It seems that we don’t use names the way we once did. There was a time when using another’s first name implied a certain level of relationship. We’d talk about George Clooney and refer to him as “George Clooney” and not “George.”
Then new media rolled up the beach. The 160 character limits of SMS meant brevity trumped propriety and in walked a new way of relating.
We’re all on a first-name basis now. George Clooney isn’t “George Clooney” because he’s replied to some of my tweets. He’s just “George” now. While the PR types seem pretty happy with the “cocktail party” atmosphere, they have little skin in the more personal side of online interactions.
When everybody is on a first-name basis, a level of intimacy is lost. While you once might have gone from calling me, “Mr. Simonds” to “Seth” as a way of expressing more intimate conversation, your words would be lost on me today. Just like George, everybody calls me Seth these days.
So how does one regain the intimate tone lost to new media? By replacing proper names with pronouns.
“Hi, Seth!” becomes, “Hey you!” (mostly from females)
“Hey Seth!” becomes, “Hey man” (primarily from males)
Isn’t that interesting?
Image: Ride

Hey, you!
Seth,
I went to Italy about five years ago, spent a week learning to eat low-salt food and watch people who seemed thin and always wore stylish brown leather shoes, and when I arrived back in the U.S. I was shocked at how childish most Americans seemed. Baggy pants. Coffee sippy cups. White Jerry Seinfeld sneakers. It took about two days for my mental compass to reset and find our casualness normal.
The trend of Western adolescencification has been continuing for decades. It began with the 1960s youth counterrevolution that made long hair and blue jeans hip, and seems to have accelerated in the 1990s and 2000s with the death of ties and suits in corporate offices. Our top-grossing movies are now cartoons. Our martini and scotch and whiskey drinks in bars have turned into sugar-flavored chocolate martinis. Starbucks (yes!) has turned coffee into whipped-cream hot sundaes. And let’s not forget our news media and politics, which has metastisized from objective news angles and formal discourse to Fox News commentators and Congressional reps shouting like angry children.

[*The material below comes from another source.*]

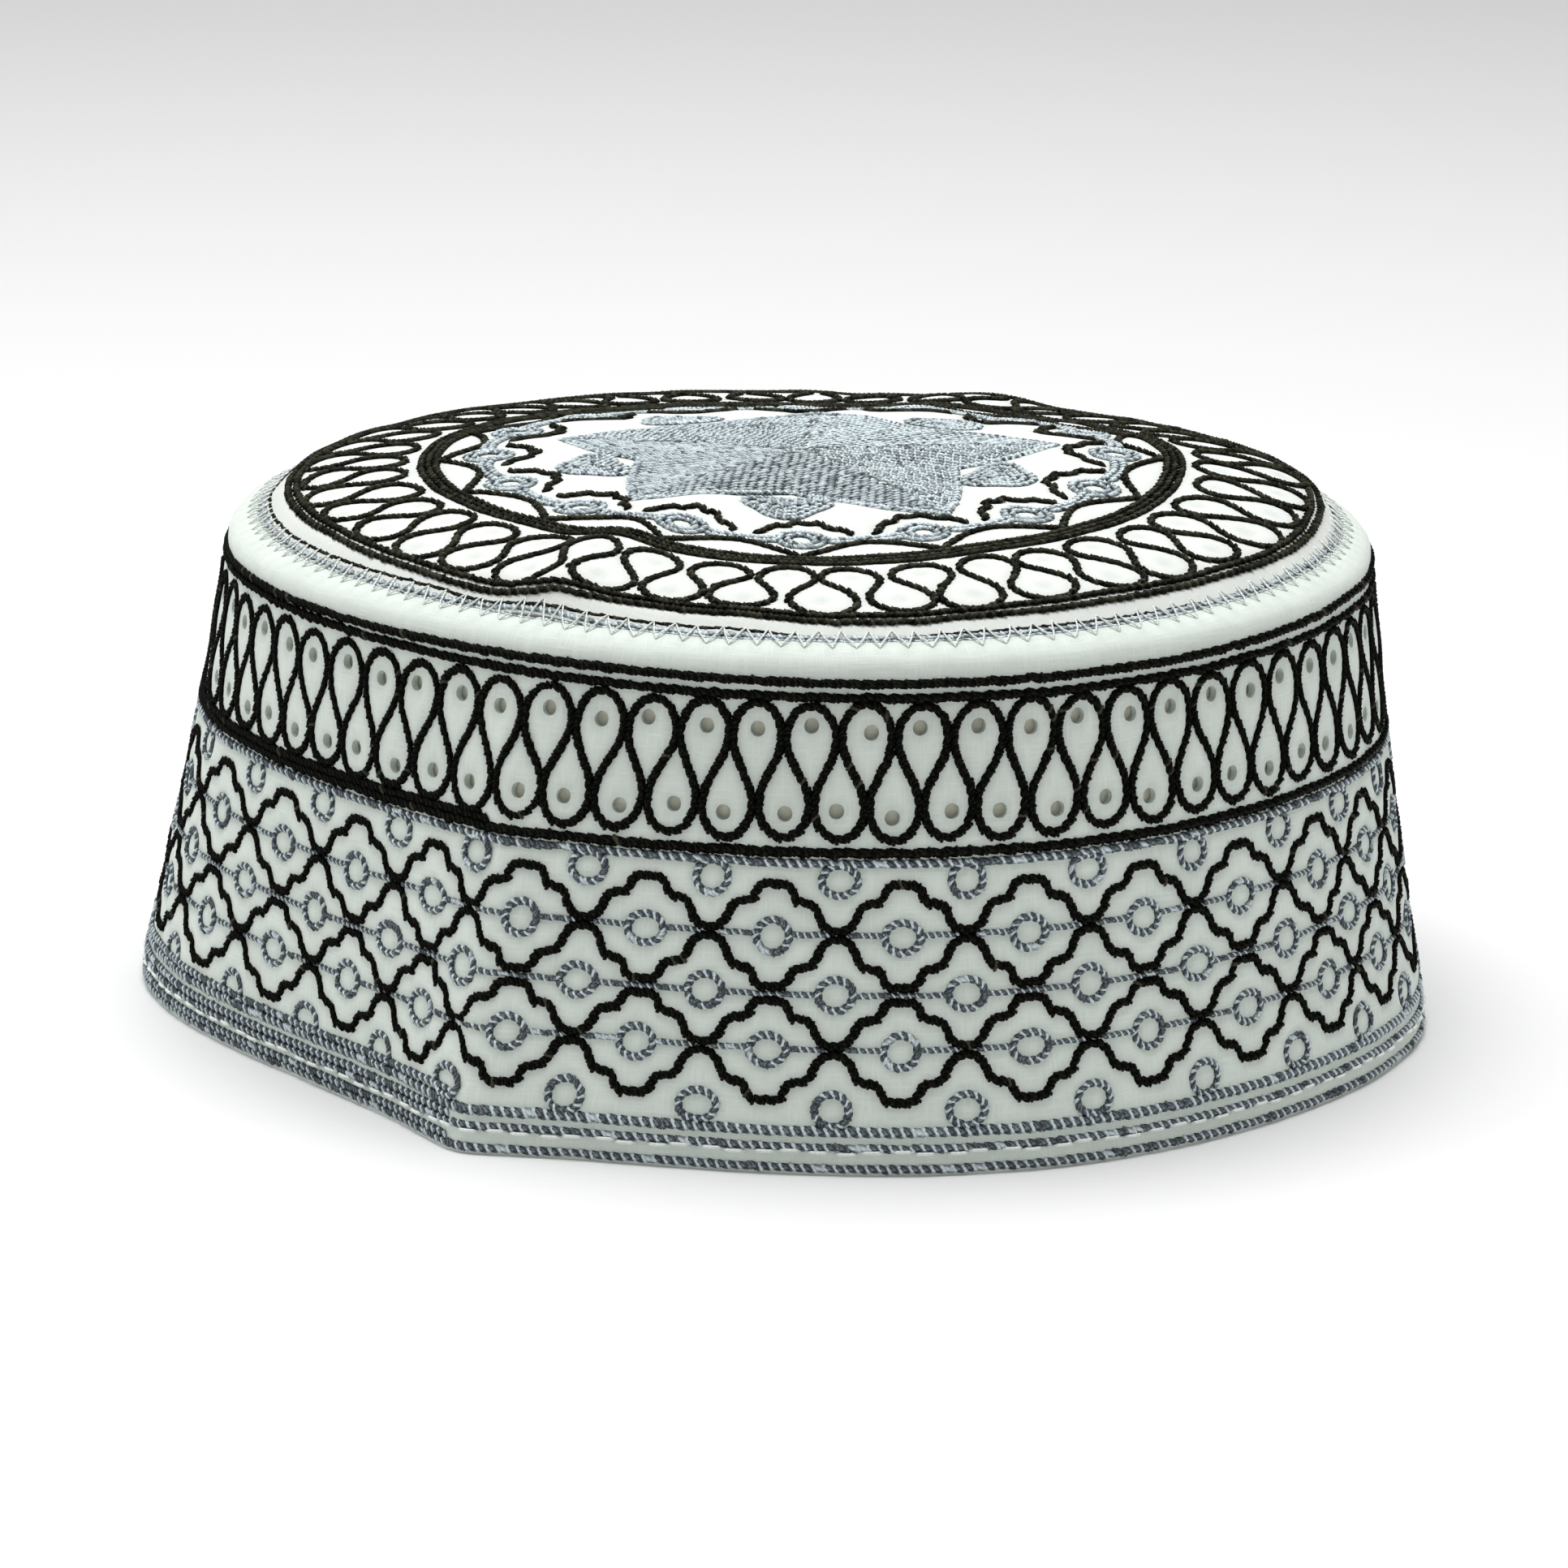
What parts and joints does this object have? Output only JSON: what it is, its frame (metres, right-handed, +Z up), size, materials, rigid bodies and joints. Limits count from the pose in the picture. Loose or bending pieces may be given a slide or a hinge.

I can’t explain these shifts, except perhaps that as our commercialized society matures to the point where we are saturated with three TV sets per household and all the toys we need, we may be regressing to a childlike state of emotion due to overstimulation. But the language shift you note, while interesting, seems only part of the bigger picture.
Childishness may be our root emotional state; the Romans threw world-wrestling parties in the Colosseum to keep the masses entertained, feeding Christians to the lions; our churches have held storytimes for centuries to ease our longings. Maybe the mature formality of the early 20th century was an aberration. Childhood is enjoyable for most people, but it’s kind of a shame to see everyone headed back.